Classical denoising methods relied on hand-crafted filters and statistical priors — Gaussian smoothing, wavelet thresholding, and total variation minimization are well-known examples. The deep learning era transformed the field when researchers demonstrated that neural networks could learn powerful data-driven priors directly from examples. Denoising autoencoders, introduced around 2008, trained encoder-decoder networks to reconstruct clean inputs from deliberately corrupted ones, forcing the model to learn robust latent representations rather than simply memorizing inputs. Convolutional architectures like DnCNN later pushed image denoising to near-perceptual quality by learning residual noise maps rather than clean images directly.
Denoising has also become foundational to generative modeling. Diffusion models — now among the most capable image and audio generation systems — are built entirely around iterative denoising: a model learns to reverse a gradual noise-addition process, reconstructing structured data from pure Gaussian noise. Score matching and denoising score matching provide the theoretical backbone for this approach, connecting denoising objectives to estimating the gradient of the data distribution. This reframing elevated denoising from a preprocessing utility to a core generative mechanism.
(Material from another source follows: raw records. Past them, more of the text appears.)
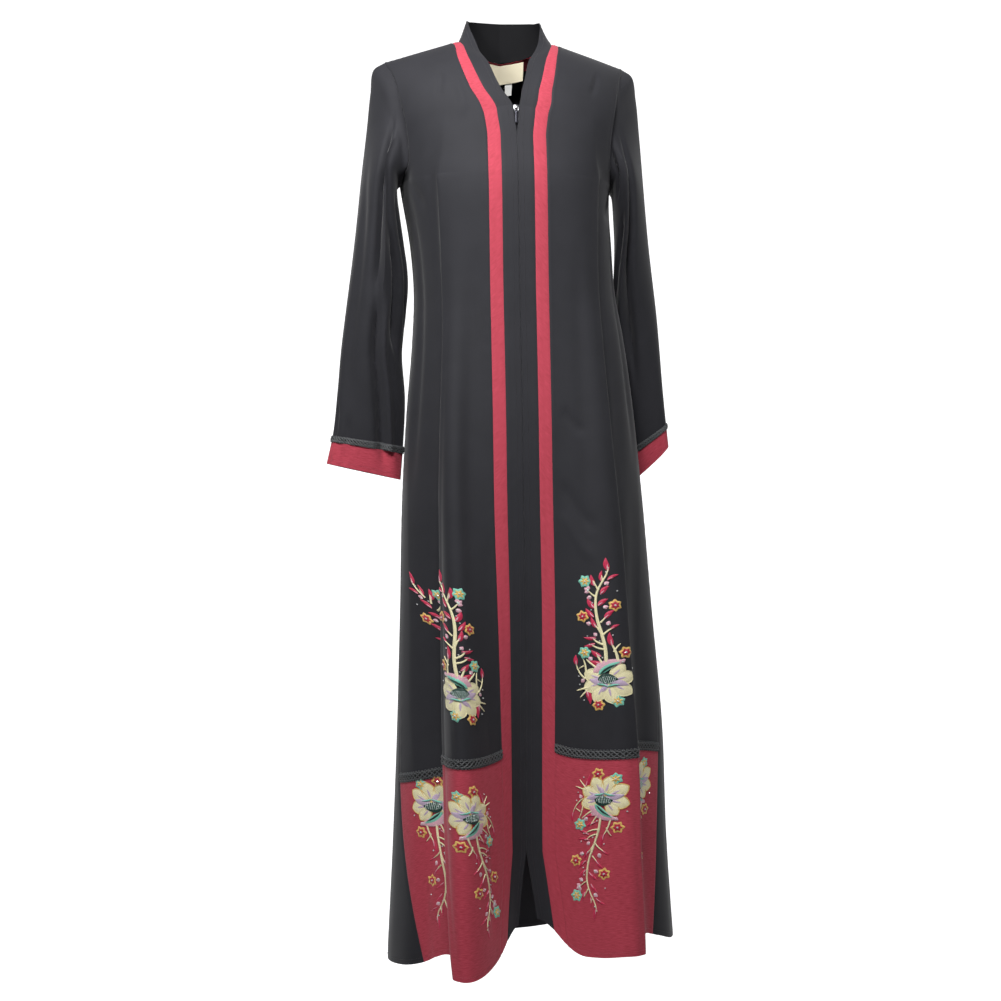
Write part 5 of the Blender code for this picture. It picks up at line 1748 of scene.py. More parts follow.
def laid_on_front(side, points, row):
    """Flat points of a spray laid on a front or its hem panel, with its folds and creases."""
    out, up, height = (points[:, i] * SPRAY_SCALE * MILLIMETRE for i in range(3))
    z = row["up_at"] + row["points"] * up
    cloth = side * (row["cloth"] + out + row["lean"] * up)
    share, width = front_place(side, cloth, z)
    normals = skirt_normals(cloth, z)
    points = on_skirt(cloth, z) + normals * height[:, None]
    return creased_front(side, share, z, width, points, normals)


def build_embroidery(context):
    """Flower sprays: on the black fronts, and upside down on the maroon panels."""
    threads = [thread(context, name) for name in THREADS]
    for number, row in enumerate(by_name(SPRAY_NAMES, SPRAYS), 1):
        side = SIDES[row["piece"]]
        parts = []
        for part in flat_spray(row["thin"], 0.74 if row["shows_from"] else 0.0):
            out, up = part["points"][:, :2].mean(axis=0) * MILLIMETRE
            if row["cloth"] + out + row["lean"] * up < row["shows_from"]:
                continue
            part["points"] = laid_on_front(side, part["points"], row)
            if side * row["points"] < 0:
                part["faces"] = [face[::-1] for face in part["faces"]]
            parts.append(part)
        piece = add_piece(f"spray_{row['piece']}_{number}", parts, threads, 35)
        finish_piece(piece)


# Braids

def braid_point(side, share, across):
    """A place on a front's braid, at a share along it and from its top (0) to its foot (1)."""
    def cloth_at(z):
        return side * (strip_edge(z) * (1 - share) + side_seam(z, side) * share)

    z = hem_and_braid(cloth_at(HEM_NOMINAL))[1] + HEM_BRAID * (1 - across)
    cloth = cloth_at(z)
    place, width = front_place(side, cloth, z)
    normals = skirt_normals(cloth, z)
    return creased_front(side, place, z, width, on_skirt(cloth, z), normals), normals


def cuff_braid_point(name, share, across):
    """A place on a cuff's braid, at a share round it and from its top (0) to its foot (1)."""
    grid, normals = SURFACES["sleeve_" + name]
    height = sleeve_heights(name, grid, 0.0)
    band = slice(-1 - BRAID_ROWS, None)
    points = raised(grid, normals, height)[band]
    round_points = np.concatenate([points, points[:, :1]], axis=1)
    round_out = np.concatenate([normals[band], normals[band][:, :1]], axis=1)
    walked = walk(round_points[0])
    column = np.interp(share, walked / walked[-1], np.arange(len(walked)))
    row = across * BRAID_ROWS
    return between(round_points, row, column), unit(between(round_out, row, column))


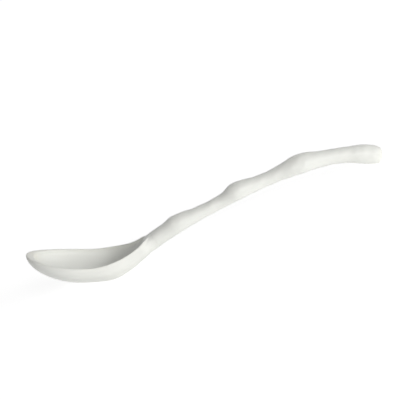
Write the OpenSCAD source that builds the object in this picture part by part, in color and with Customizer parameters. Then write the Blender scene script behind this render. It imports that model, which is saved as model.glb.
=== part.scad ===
// Porcelain spoon with an oval bowl and a hand-rolled twig handle.
// It is drawn with the rim level and the handle along +X, then turned so that it
// lies as it does on a table: on its heel and on the end of its handle.

/* [Bowl] */
// Width of the bowl over its rim
bowl_w = 33.2; // [31:0.1:37]
// Length from the widest place of the rim to the tip
tip_len = 27.7; // [25:0.1:32]
// Depth from the rim to the underside of the keel
bowl_depth = 10; // [8.5:0.1:12]
// Height of the tip above the widest place of the rim
tip_lift = 2.9; // [0:0.1:4]
// Thickness of the wall at the keel
wall_t = 2.4; // [1.8:0.1:3]
// Half the width of the rounded lip along the sides, and its height
lip_r = 0.7; // [0.5:0.05:1]
// Half the width of the lip at the tip, where it is broadest
tip_lip_r = 2; // [1:0.1:2.6]
// Height of the band under the rim's sides in which the outside rolls in to the lip
roll_h = 2; // [0.5:0.1:3]

/* [Neck] */
// Length from the widest place to the joint with the handle
neck_len = 36.3; // [33:0.1:40]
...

Beyond its direct applications, denoising serves as a powerful self-supervised learning signal. Because clean targets can be derived from noisy observations without manual labels, models trained on denoising objectives often learn rich, transferable feature representations. This makes denoising relevant not just for signal quality but as a general strategy for representation learning, influencing pretraining methods across vision, audio, and scientific data domains.